Written by Stuart Stevens | Tuesday, 27 May 2008

calorie cutting produced the best results

New research which was presented to delegates at the European Congress on Obesity shows that in the case of overweight and obese children the emphasis should be on healthy eating as opposed to an increase in exercise. The researchers claim that encouraging obese kids to get exercise will have no effect on their weight loss.

Healthy Eating Beats Exercise Say Researchers

The researchers went on to explain that obese children shun exercise because of their excess weight but they are not overweight because of their inactivity. The researchers looked out over 300 children over a period of five years and noted that calorie cutting produced the best results and that telling children to get involved in sports was not effective.

There is also the problem that overweight and obese children do not enjoy exercising and find it far more difficult because they tend to get out of breath quicker. Trying to make children do what they don’t want to do is difficult and therefore those parents and teachers often fail in their attempts to encourage overweight children to undertake physical activity.

The research was done at the Peninsula Medical School based in Plymouth in America and Brad Metcalf who headed the team of researchers noted that in France where rules say that vending machines for chocolate are banned in schools and junk food adverts have been curtailed, the effects are significant on childhood obesity.

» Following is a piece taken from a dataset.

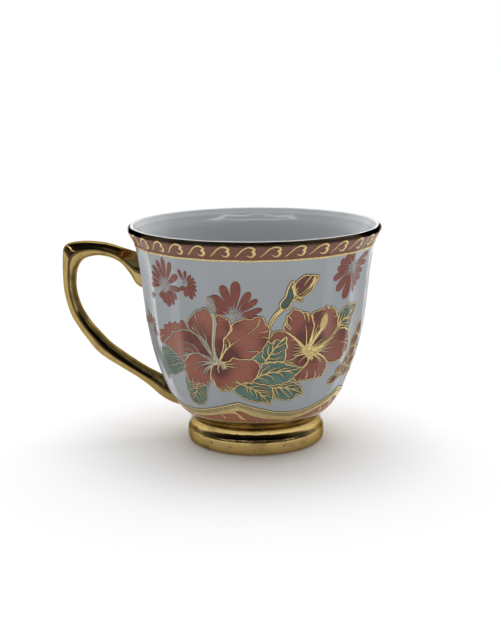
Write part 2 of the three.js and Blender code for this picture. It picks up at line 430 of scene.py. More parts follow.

If you can get your children to lose a little bit of weight they will become more active automatically and this will therefore help them to lose more weight creating a virtuous circle. Children naturally have a lot of energy but obesity curtails that energy and makes them lethargic which creates a vicious circle of weight gain. It is important that children eat healthily when they are young because that eating habits are more difficult to change as they grow older.